Token visibility equals infrastructure visibility
Mature AI platforms monitor token behavior with the same rigor that cloud teams monitor CPU, memory, and storage.
Common metrics include:
- P50 token usage
- P95 token usage
- P99 token usage
- Input versus output ratios
- Context growth trends
- Prompt inflation over time
Why?
Because token growth directly influences:
- Cost
- GPU utilization
- Throughput
- Autoscaling effectiveness
- User latency
Without token visibility, organizations are effectively operating blind.
Conclusion: why Tokenomics is becoming a foundational discipline
The cloud era introduced a new realization: infrastructure costs were no longer fixed, meaning every engineering decision had a financial consequence. That realization led to the rise of FinOps.
The AI era is creating a similar shift.

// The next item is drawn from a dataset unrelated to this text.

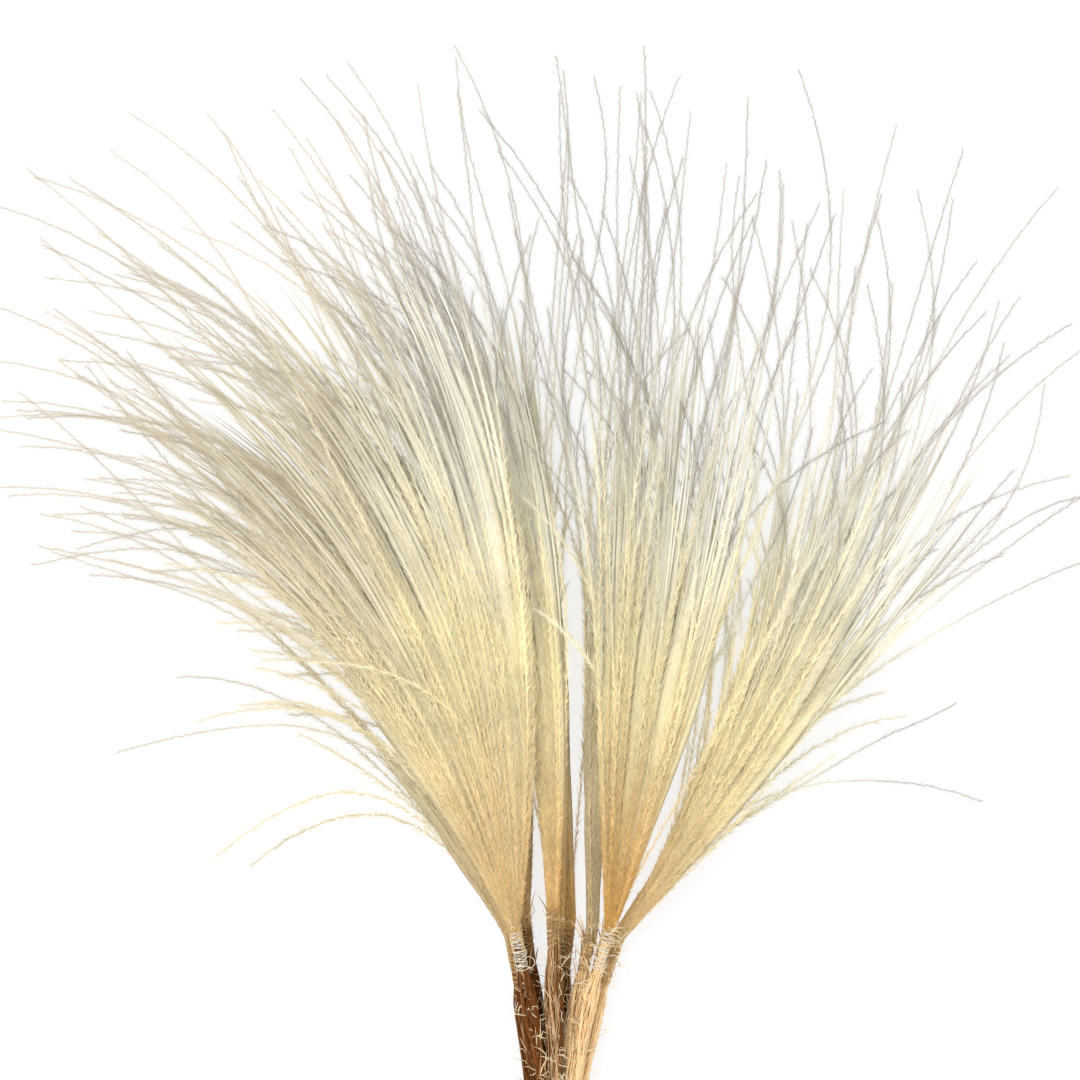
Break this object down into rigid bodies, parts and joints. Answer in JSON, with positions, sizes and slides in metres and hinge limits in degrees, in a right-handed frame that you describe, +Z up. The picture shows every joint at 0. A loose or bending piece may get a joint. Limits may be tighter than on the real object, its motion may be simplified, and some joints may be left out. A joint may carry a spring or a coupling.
{
  "type": "dried feather grass bundle",
  "caption": "Dried bundle of feather grass lying flat: feathery plumes of long awns fan out from thread-bound necks, and their brown stalks are held in one twine tie.",
  "frame": {"origin": "middle of the twine tie's flat underside, on the surface that the bundle lies on", "axes": "+Y along the bundle from the cut ends to the plume tips, +X to the right seen from above with the plumes away, +Z up"},
  "size_m": [0.4138, 0.528, 0.0921],
  "materials": {
    "plume": "silky, dry",
    "stalk": "fibrous, matte",
    "thread": "matte thread",
    "twine": "matte jute"
  },
  "bodies": {
    "root": {"plume_left_front": "plume", "plume_middle_front": "plume", "plume_right_front": "plume", "plume_left_wisps": "plume", "plume_centre_tall": "plume", "plume_centre_slim": "plume", "plume_right_wide": "plume", "plume_left_low": "plume", "plume_centre_low": "plume", "plume_right_low": "plume", "stalk_left_front": "stalk", "stalk_middle_front": "stalk", "stalk_right_front": "stalk", "stalk_left_wisps": "stalk", "stalk_centre_tall": "stalk", "stalk_centre_slim": "stalk", "stalk_right_wide": "stalk", "stalk_left_low": "stalk", "stalk_centre_low": "stalk", "stalk_right_low": "stalk", "binder_left_front": "thread", "binder_middle_front": "thread", "binder_right_front": "thread", "binder_left_wisps": "thread", "binder_centre_tall": "thread", "binder_centre_slim": "thread", "binder_right_wide": "thread", "binder_left_low": "thread", "binder_centre_low": "thread", "binder_right_low": "thread", "twine_tie": "twine"}
  },
  "joints": []
}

Every prompt, every retrieved document, every image, every context window, and every generated response carries a measurable token cost.
Organizations that focus solely on request volume will miss the true drivers of AI economics.
The future belongs to teams that understand how tokens flow through their systems, how they influence performance, and how they impact cost at scale. Tokenomics is not simply about reducing expenses, it is about understanding the fundamental unit that powers modern AI. These systems do not scale on request volume alone, they scale on token discipline.